If you look at Chernobyl today you'll see that they do tourist trips there and some people have moved back and been living there for years.
There is limited travel within the zone in general. Visitors are only allowed to follow certain parts and move freely in certain areas.
There is something called "downwind" and "upwind" (look it up), downwind from the reactor, no one lives for miles and miles. Upwind however, there are people living (and never left) and measurements in those areas show little or no radiation pollution.
So that's completely logical and makes perfect sense.
What you fail to know, is that in Scandinavia, thousands of kilometers away, they are still doing something called "feed-down" on reindeer and sheep before slaughter, because the animals STILL contain too much radioactivity, since they eat plants in the fallout-zones from Chernobyl (we are now 30 years on and this is still being done, to keep food at safe radiation levels).
Fallout follow wind-patterns and rain and doesn't settle uniformly.
Also, do not forget that the Soviet-union spent around 300 000 people (spent yes....many of the liquidators are dead now), trying to clean up, evacuate and minimize the catastrophe, in a nuclear war, no such resources will be available, people cannot evacuate or get treatment and things will burn for weeks and even months.
Even the bombs at Nagasaki and Hiroshima didn't kill everyone, and both places are thriving cities today.
First of all, those bombs were air-bursts and they were also inefficient, so most of the bomb material was vaporized and transported up in the atmosphere. So, most of the radiation was transported high and distributed over a larger area. According to what I've read, the area would only have dangerous radiation levels for a few days, most of which it was burning, preventing anyone except the inhabitants of the city to be exposed. Also, by now, most of those isotopes is well within safety levels and cannot be distinguished from normal background radiation.

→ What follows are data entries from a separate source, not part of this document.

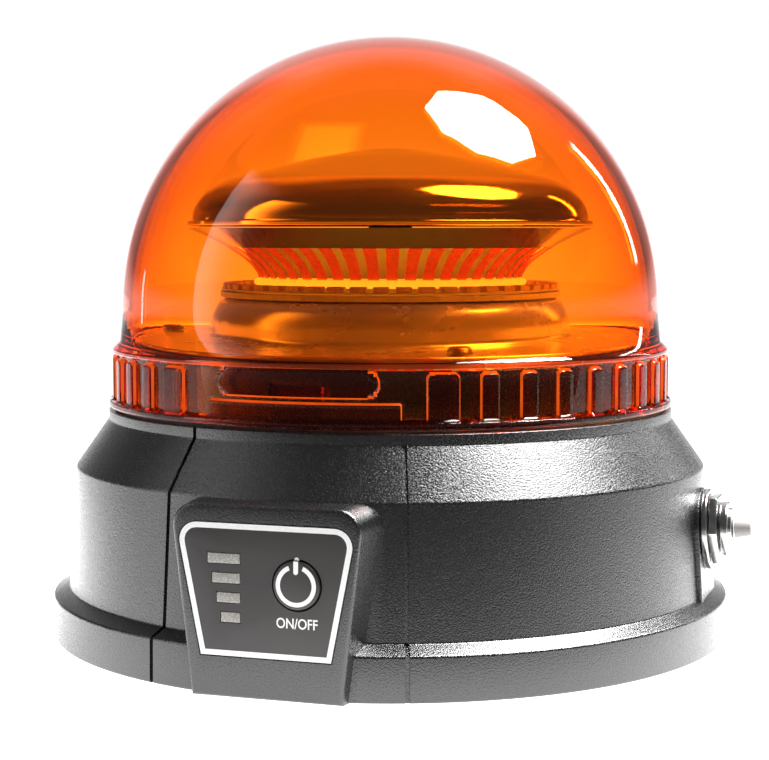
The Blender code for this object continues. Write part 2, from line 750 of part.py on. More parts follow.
def leads(looks):
    """The internal wires; each one meets a board square to it."""
    under = BOARD_Z - GAP
    over = BOARD_Z + BOARD_THICK + GAP
    pin_end = PIN_END_Z - 2 * GAP
    socket_end = (SOCKET_X + pin_end, 0, SOCKET_Z + pin_end * sin(WALL_DRAFT))
    routes = {
        "battery_lead": [(-36, 22, 33), (-40, 20, 35), (-45, 14, 38), (-45, 14, under)],
        "charge_lead": [socket_end, (52, 3, 24), (48, 10, 36), (48, 10, under)],
        "panel_lead": [(2, -64.7, 24), (3, -60, 26), (4, -50, 36), (4, -50, under)],
        "engine_lead": [(8, 12, over), (8, 12, 48), (14, 9, 58), (*ENGINE_LEAD_AT, 68),
                        (*ENGINE_LEAD_AT, LED_BOARD_Z[0] - GAP)],
    }
    for name, knots in routes.items():
        lead(name, knots, 2, looks["red"])


def engine_base(look):
    """The bright floor under the dome and the hollow drum that carries the LED board."""
    shell = 1.5
    drum_round = arc(
        (DRUM_TOP_R, DRUM_ROUND_Z), DRUM_R - DRUM_TOP_R, DRUM_TOP_Z - DRUM_ROUND_Z, pi / 2, 0, 4
    )
    inside = DRUM_R - shell
    pilot_r, hub_r = 1.6, 4.0
    hub_foot = DRUM_TOP_Z - 5.5
    outline = [
        (pilot_r, DRUM_TOP_Z), *drum_round, (DRUM_R, FLOOR_Z[1]), (FLOOR_R, FLOOR_Z[1]),
        (FLOOR_R, FLOOR_Z[0]), (inside, FLOOR_Z[0]), (inside, DRUM_ROUND_Z - 0.5),
        (DRUM_TOP_R - shell, DRUM_TOP_Z - shell), (hub_r, DRUM_TOP_Z - shell),
        (hub_r, hub_foot), (pilot_r, hub_foot),
    ]
    base = turned("engine_base", outline, MID_SIDES)
    for i, place in enumerate(engine_screw_places()):
        hole = (f"floor_hole_{i + 1}", 1.8, FLOOR_Z[0] - 1, FLOOR_Z[1] + 1, SCREW_SIDES)
        cut(base, cylinder(*hole, None, cutters, place))
    cut(base, cylinder("lead_hole", 2.2, 70, 76, SCREW_SIDES, None, cutters, ENGINE_LEAD_AT))
    finish(base, look)


def led_ring(look):
    """A flexible ring of LED packages: every other step of the ring stands up as a package."""
    low, high = LED_RING_Z, LED_RING_Z + 0.4
    steps = 2 * LED_COUNT
    outline = [(LED_RING_R[1], high), (LED_RING_R[1], low), (LED_RING_R[0], low), (LED_RING_R[0], high)]
    ring = turned("led_ring", outline, steps)
    finish(ring, look)
    shape = bmesh.new()
    shape.from_mesh(ring.data)
    tops = [face for face in shape.faces if face.normal.z > 0.9]
    tops.sort(key=lambda face: atan2(*face.calc_center_median().yx))
    for face in tops[::2]:
        raised = bmesh.ops.extrude_discrete_faces(shape, faces=[face])["faces"]
        bmesh.ops.translate(shape, vec=(0, 0, 1.1 * MM), verts=raised[0].verts)
    shape.to_mesh(ring.data)
    shape.free()


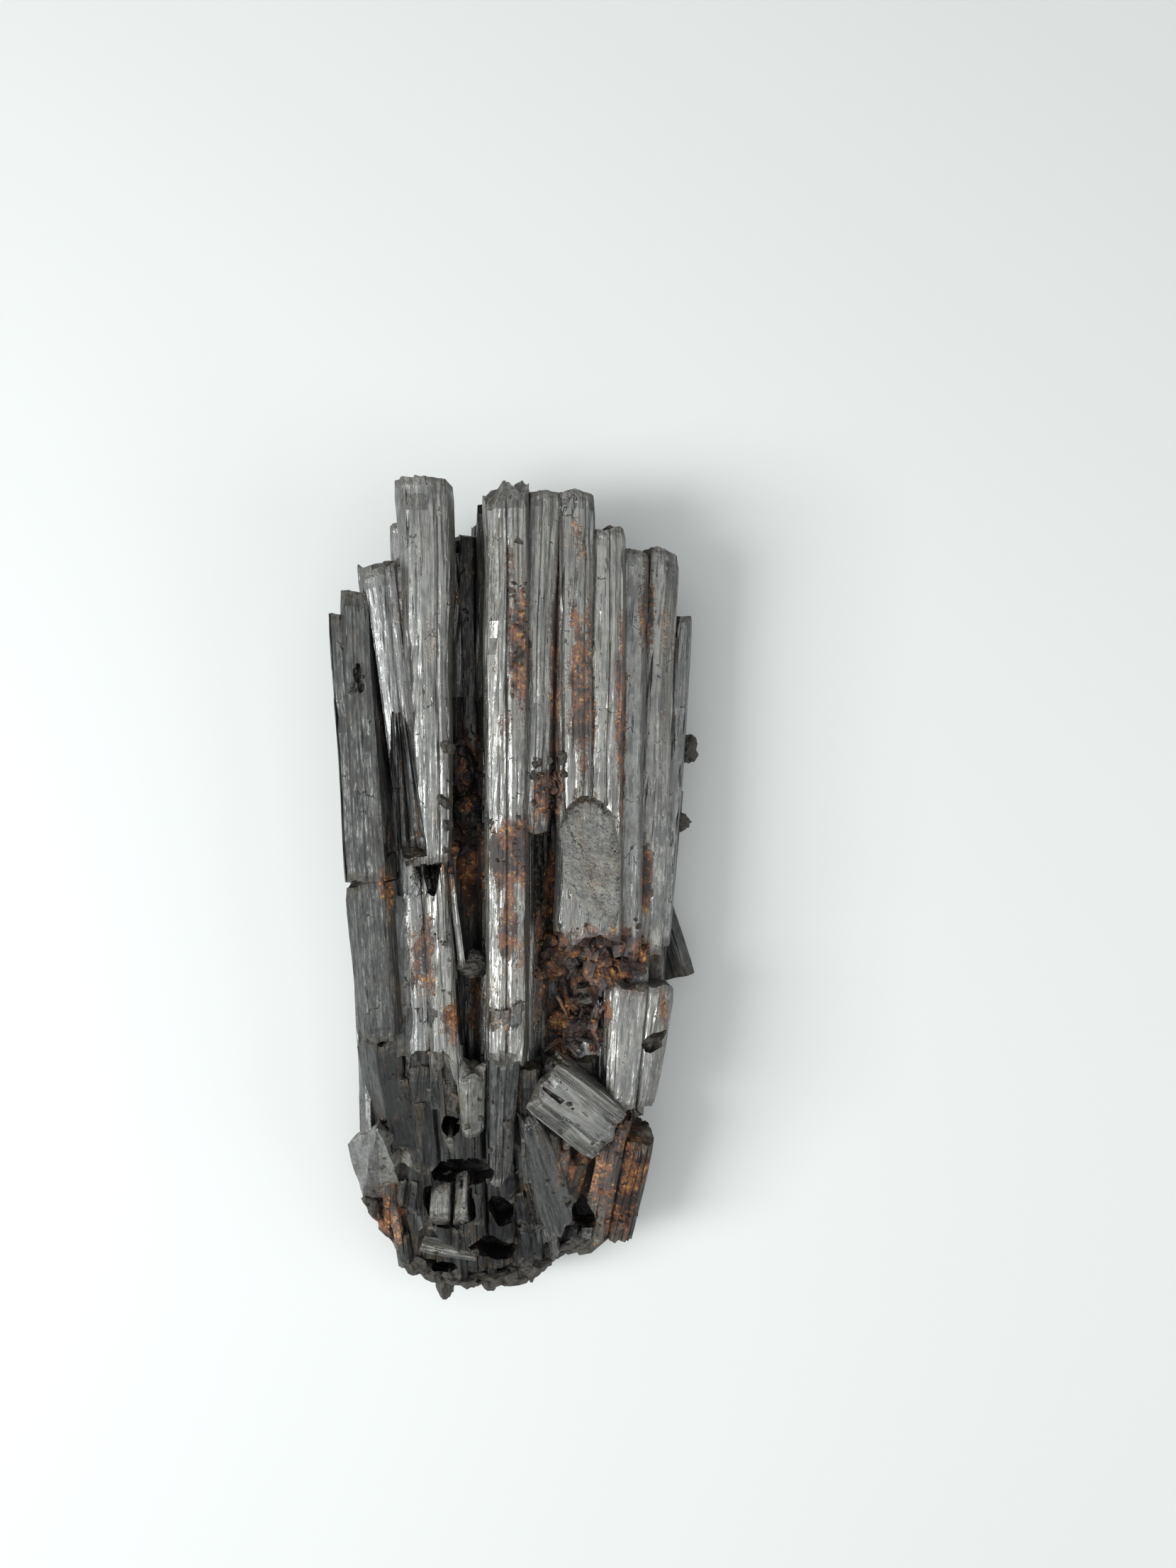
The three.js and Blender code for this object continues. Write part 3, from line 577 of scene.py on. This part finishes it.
def makePyramid(name):  # the face to the right has a high tone, a painted highlight; the one to the left is grainy
    foot, apex, footSize = pyramid
    bm = bmesh.new()
    bmesh.ops.create_cone(bm, cap_ends=True, segments=5, radius1=1, radius2=0.04, depth=1)
    bmesh.ops.subdivide_edges(bm, edges=bm.edges[:], cuts=7, use_grid_fill=True)
    bmesh.ops.triangulate(bm, faces=bm.faces[:])
    stone = newObject(name, bm)
    points = readPoints(stone.data)
    height = points[:, 2:] + 0.5
    placed = np.array(foot) + (np.array(apex) - foot) * height
    placed[:, :2] += points[:, :2] * np.array(footSize) / 2
    for depth, size, shifts in ((0.12, 1.3, (3, 5, 8)), (0.05, 5, (4, 6, 9))):
        placed += depth * np.stack([softNoise(placed * size + shift, shift) for shift in shifts], axis=1)
    right = points[:, 0] > 0.12 * points[:, 1]
    # The right face's tone of 1.6 is a painted highlight.
    return finishPiece(stone, placed, 3, np.where(right, 0.0, 0.45), np.where(right, 1.6, 0.5))


def makeLump(name, middle, half, detail=4, rough=0.22, turn=0.0):
    bm = bmesh.new()
    bmesh.ops.create_icosphere(bm, subdivisions=detail, radius=1)
    lump = newObject(name, bm)
    seed = seedOf(name)
    points = readPoints(lump.data)
    swell = 1 + rough * softNoise(points * 1.6 + seed % 41, seed) + rough * 0.5 * softNoise(points * 4.5, seed + 1)
    swell += rough * 0.3 * softNoise(points * 11, seed + 2)
    placed = points * (swell * 0.97)[:, None] * half @ np.array(Matrix.Rotation(turn, 3, "Z")) + middle
    return finishPiece(lump, placed, 7, 2.0, 0.4)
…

All things considered, remember that both bombs were very small, they were isolated incidents and they were both air-bursts.

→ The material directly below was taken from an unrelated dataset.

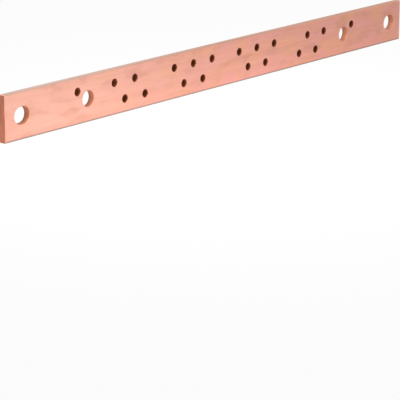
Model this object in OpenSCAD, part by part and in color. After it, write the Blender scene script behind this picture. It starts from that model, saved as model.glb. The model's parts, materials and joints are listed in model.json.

Also, consider all this and take into account that the combined casualty-figures (even though it varies), is in the area of 250 000,- (that is about the same figure as the deaths caused by the 2004 tsunami).
In a real scenario, this would not happen. Soviet plans for London, was multiple bombs, ranging from 250kt to 1 mt, to be detonated both as ground and as air-bursts, that creates a whole other situation. (among them, neutron activation of materials)
Nuclear bombs are terrible, but the reality is that even a full all out nuclear war wouldn't kill everyone and everything.
That is true, something will always survive.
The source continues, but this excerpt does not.